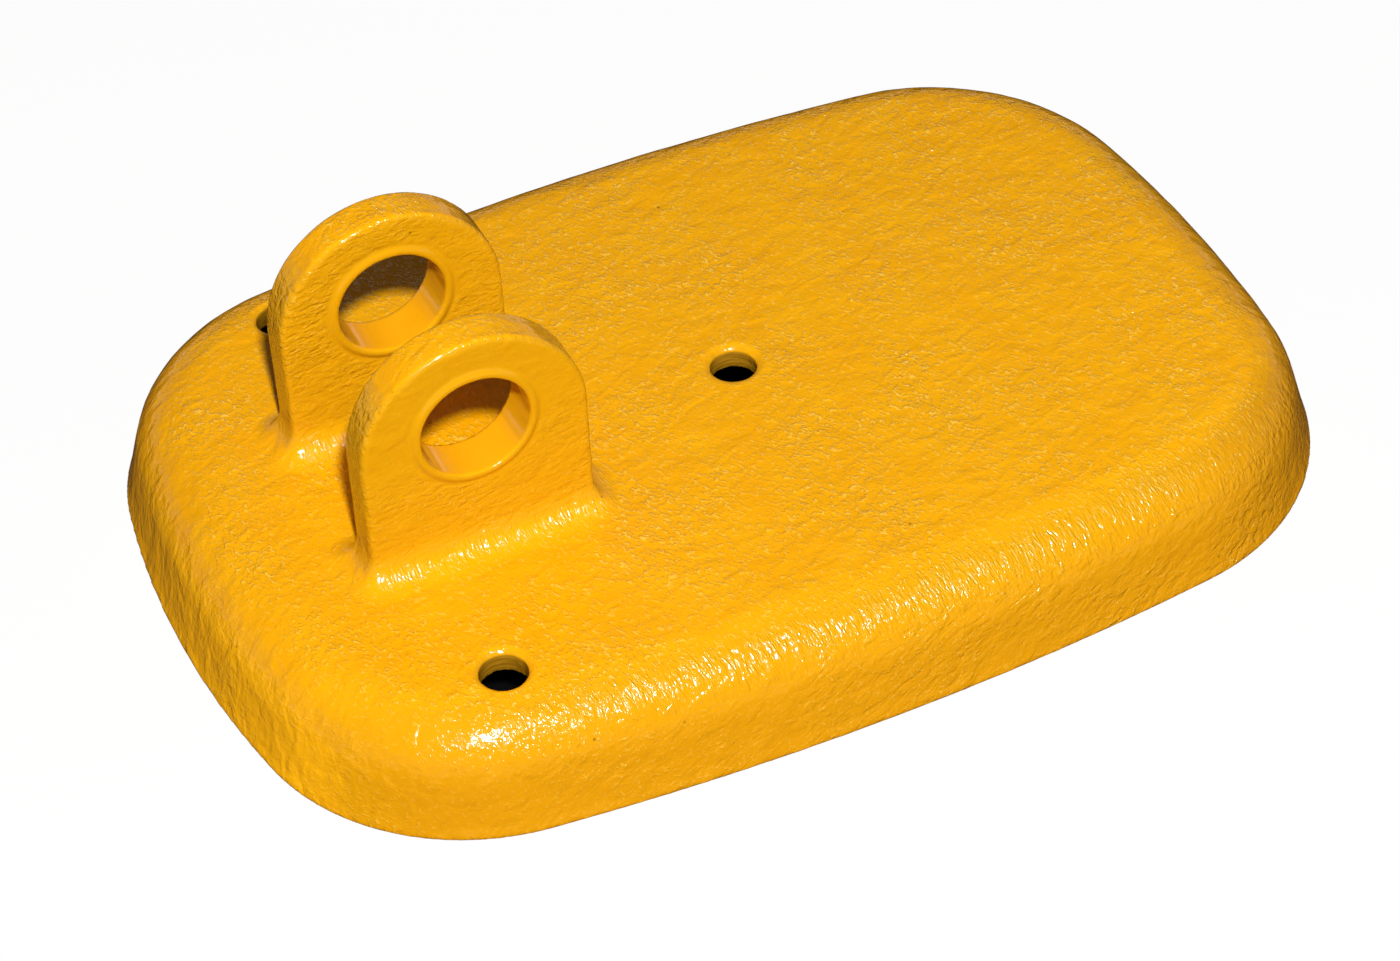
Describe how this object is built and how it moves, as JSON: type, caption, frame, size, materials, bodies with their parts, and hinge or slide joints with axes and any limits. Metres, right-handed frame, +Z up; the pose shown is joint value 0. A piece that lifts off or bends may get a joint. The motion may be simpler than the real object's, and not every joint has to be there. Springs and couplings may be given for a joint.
{
  "type": "outrigger ground shoe",
  "caption": "Dished cast ground shoe for a stabiliser leg: a rounded oblong pad with upright clevis ears for a cross pin and bolt holes through its top plate.",
  "frame": {"origin": "centre of the pad's plan, at the height of the rim that it stands on", "axes": "+X along the pad's length, away from the ears; +Y along the pin bore; +Z up, square to the top plate"},
  "size_m": [0.5224, 0.3694, 0.165],
  "materials": {
    "enamel": "gloss"
  },
  "bodies": {
    "root": {"shoe_casting": "enamel"}
  },
  "joints": []
}
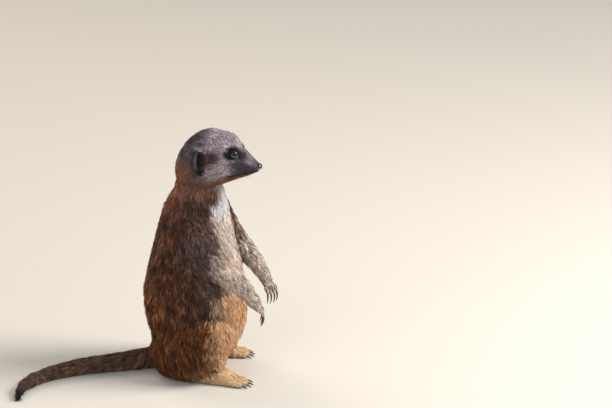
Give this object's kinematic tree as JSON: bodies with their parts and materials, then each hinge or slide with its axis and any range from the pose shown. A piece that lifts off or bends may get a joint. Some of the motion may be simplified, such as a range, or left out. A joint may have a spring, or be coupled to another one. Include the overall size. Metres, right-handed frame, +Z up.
{
  "type": "meerkat",
  "caption": "Life-size still model of a meerkat sitting upright on its haunches, fore paws hanging in front and tail laid along the floor.",
  "frame": {"origin": "middle of the flat under the rump, on the floor", "axes": "+Z up, the animal faces -Y, +X is its left side"},
  "size_m": [0.1862, 0.201, 0.226],
  "materials": {
    "coat_back": "dense ticked brown coat",
    "coat_head": "short grey-brown coat",
    "coat_pale": "soft cream coat",
    "coat_tail": "short coat, dark at the tip",
    "ear": "near-black skin with short hair",
    "eye": "wet dark brown",
    "nose": "moist black, finely pitted",
    "claw": "dark horn, worn smooth"
  },
  "bodies": {
    "root": {"trunk": "coat_back", "neck": "coat_back", "head": "coat_head", "nose": "nose", "eye_right": "eye", "ear_right": "ear", "upper_arm_right": "coat_back", "forearm_right": "coat_pale", "fore_paw_right": "coat_pale", "thigh_right": "coat_back", "shank_right": "coat_pale", "hind_foot_right": "coat_pale", "fore_claw_right_1": "claw", "fore_claw_right_2": "claw", "fore_claw_right_3": "claw", "fore_claw_right_4": "claw", "hind_claw_right_1": "claw", "hind_claw_right_2": "claw", "hind_claw_right_3": "claw", "hind_claw_right_4": "claw", "eye_left": "eye", "ear_left": "ear", "upper_arm_left": "coat_back", "forearm_left": "coat_pale", "fore_paw_left": "coat_pale", "thigh_left": "coat_back", "shank_left": "coat_pale", "hind_foot_left": "coat_pale", "fore_claw_left_1": "claw", "fore_claw_left_2": "claw", "fore_claw_left_3": "claw", "fore_claw_left_4": "claw", "hind_claw_left_1": "claw", "hind_claw_left_2": "claw", "hind_claw_left_3": "claw", "hind_claw_left_4": "claw", "tail_1": "coat_tail", "tail_2": "coat_tail", "tail_3": "coat_tail"}
  },
  "joints": []
}
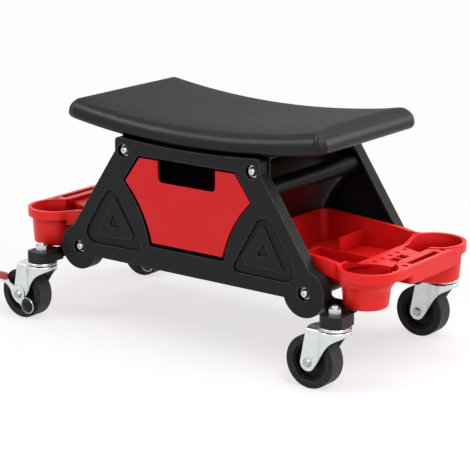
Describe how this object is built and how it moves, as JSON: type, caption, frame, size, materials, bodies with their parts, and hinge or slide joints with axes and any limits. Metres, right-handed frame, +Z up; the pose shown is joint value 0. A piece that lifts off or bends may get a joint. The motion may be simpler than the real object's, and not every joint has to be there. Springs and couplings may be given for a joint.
{
  "type": "creeper seat",
  "caption": "Rolling workshop seat: a bowed padded top on two cast side panels, with a drawer through the middle, sliding tool trays at the ends and swivel casters.",
  "frame": {"origin": "on the floor under the middle of the seat", "axes": "+X along the seat, +Y away from the drawer front, +Z up"},
  "size_m": [0.6667, 0.3371, 0.3497],
  "materials": {
    "panel_plastic": "satin grained black",
    "frame_steel": "satin black powder coat",
    "red_plastic": "satin moulded red",
    "zinc": "bright zinc plated",
    "seat_vinyl": "grained black vinyl over foam",
    "seat_board": "moulded black board",
    "tyre_rubber": "smooth black rubber",
    "wheel_plastic": "satin moulded black",
    "pad_plastic": "moulded red"
  },
  "bodies": {
    "frame": {"side_panel_front": "panel_plastic", "side_panel_rear": "panel_plastic", "seat_board": "seat_board", "seat_cushion": "seat_vinyl", "upper_tube_left": "frame_steel", "tie_bar_left": "frame_steel", "rail_left": "frame_steel", "seat_strap_left": "frame_steel", "upper_tube_right": "frame_steel", "tie_bar_right": "frame_steel", "rail_right": "frame_steel", "seat_strap_right": "frame_steel", "seat_bolt_front_left": "zinc", "arm_bolt_front_left": "zinc", "seat_screw_front_left": "zinc", "caster_arm_front_left": "frame_steel", "caster_front_left_stem": "zinc", "caster_front_left_nut": "zinc", "seat_bolt_rear_left": "zinc", "arm_bolt_rear_left": "zinc", "seat_screw_rear_left": "zinc", "caster_arm_rear_left": "frame_steel", "caster_rear_left_stem": "zinc", "caster_rear_left_nut": "zinc", "seat_bolt_front_right": "zinc", "arm_bolt_front_right": "zinc", "seat_screw_front_right": "zinc", "caster_arm_front_right": "frame_steel", "caster_front_right_stem": "zinc", "caster_front_right_nut": "zinc", "seat_bolt_rear_right": "zinc", "arm_bolt_rear_right": "zinc", "seat_screw_rear_right": "zinc", "caster_arm_rear_right": "frame_steel", "caster_rear_right_stem": "zinc", "caster_rear_right_nut": "zinc"},
    "drawer": {"drawer": "red_plastic"},
    "tray_left": {"tray_left": "red_plastic"},
    "tray_right": {"tray_right": "red_plastic"},
    "swivel_front_left": {"caster_front_left_fork": "zinc", "caster_front_left_axle": "zinc"},
    "wheel_front_left": {"caster_front_left_core": "wheel_plastic", "caster_front_left_tyre": "tyre_rubber"},
    "brake_front_left": {"caster_front_left_brake_lever": "zinc", "caster_front_left_brake_pad": "pad_plastic"},
    "swivel_rear_left": {"caster_rear_left_fork": "zinc", "caster_rear_left_axle": "zinc"},
    "wheel_rear_left": {"caster_rear_left_core": "wheel_plastic", "caster_rear_left_tyre": "tyre_rubber"},
    "brake_rear_left": {"caster_rear_left_brake_lever": "zinc", "caster_rear_left_brake_pad": "pad_plastic"},
    "swivel_front_right": {"caster_front_right_fork": "zinc", "caster_front_right_axle": "zinc"},
    "wheel_front_right": {"caster_front_right_core": "wheel_plastic", "caster_front_right_tyre": "tyre_rubber"},
    "swivel_rear_right": {"caster_rear_right_fork": "zinc", "caster_rear_right_axle": "zinc"},
    "wheel_rear_right": {"caster_rear_right_core": "wheel_plastic", "caster_rear_right_tyre": "tyre_rubber"}
  },
  "joints": [
    {"name": "drawer_slide", "type": "slide", "parent": "frame", "child": "drawer", "axis": [0, -1, 0], "range_m": [0, 0.175]},
    {"name": "tray_left_slide", "type": "slide", "parent": "frame", "child": "tray_left", "axis": [-1, 0, 0], "range_m": [0, 0.09]},
    {"name": "tray_right_slide", "type": "slide", "parent": "frame", "child": "tray_right", "axis": [1, 0, 0], "range_m": [0, 0.09]},
    {"name": "swivel_front_left_turn", "type": "hinge", "parent": "frame", "child": "swivel_front_left", "pos_m": [-0.267, -0.143, 0.0841], "axis": [0, 0, 1], "continuous": true},
    {"name": "wheel_front_left_roll", "type": "hinge", "parent": "swivel_front_left", "child": "wheel_front_left", "pos_m": [-0.299, -0.143, 0.0382], "axis": [0, 1, 0], "continuous": true},
    {"name": "brake_front_left_rock", "type": "hinge", "parent": "swivel_front_left", "child": "brake_front_left", "pos_m": [-0.299, -0.143, 0.0382], "axis": [0, 1, 0], "range_deg": [-12, 0]},
    {"name": "swivel_rear_left_turn", "type": "hinge", "parent": "frame", "child": "swivel_rear_left", "pos_m": [-0.267, 0.143, 0.0841], "axis": [0, 0, 1], "continuous": true},
    {"name": "wheel_rear_left_roll", "type": "hinge", "parent": "swivel_rear_left", "child": "wheel_rear_left", "pos_m": [-0.299, 0.143, 0.0382], "axis": [0, 1, 0], "continuous": true},
    {"name": "brake_rear_left_rock", "type": "hinge", "parent": "swivel_rear_left", "child": "brake_rear_left", "pos_m": [-0.299, 0.143, 0.0382], "axis": [0, 1, 0], "range_deg": [-12, 0]},
    {"name": "swivel_front_right_turn", "type": "hinge", "parent": "frame", "child": "swivel_front_right", "pos_m": [0.267, -0.143, 0.0841], "axis": [0, 0, 1], "continuous": true},
    {"name": "wheel_front_right_roll", "type": "hinge", "parent": "swivel_front_right", "child": "wheel_front_right", "pos_m": [0.235, -0.143, 0.0382], "axis": [0, 1, 0], "continuous": true},
    {"name": "swivel_rear_right_turn", "type": "hinge", "parent": "frame", "child": "swivel_rear_right", "pos_m": [0.267, 0.143, 0.0841], "axis": [0, 0, 1], "continuous": true},
    {"name": "wheel_rear_right_roll", "type": "hinge", "parent": "swivel_rear_right", "child": "wheel_rear_right", "pos_m": [0.235, 0.143, 0.0382], "axis": [0, 1, 0], "continuous": true}
  ]
}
+--
Written request: Count how many lines in the data above hold the string "from", and give the number with no other words.

Task result: 3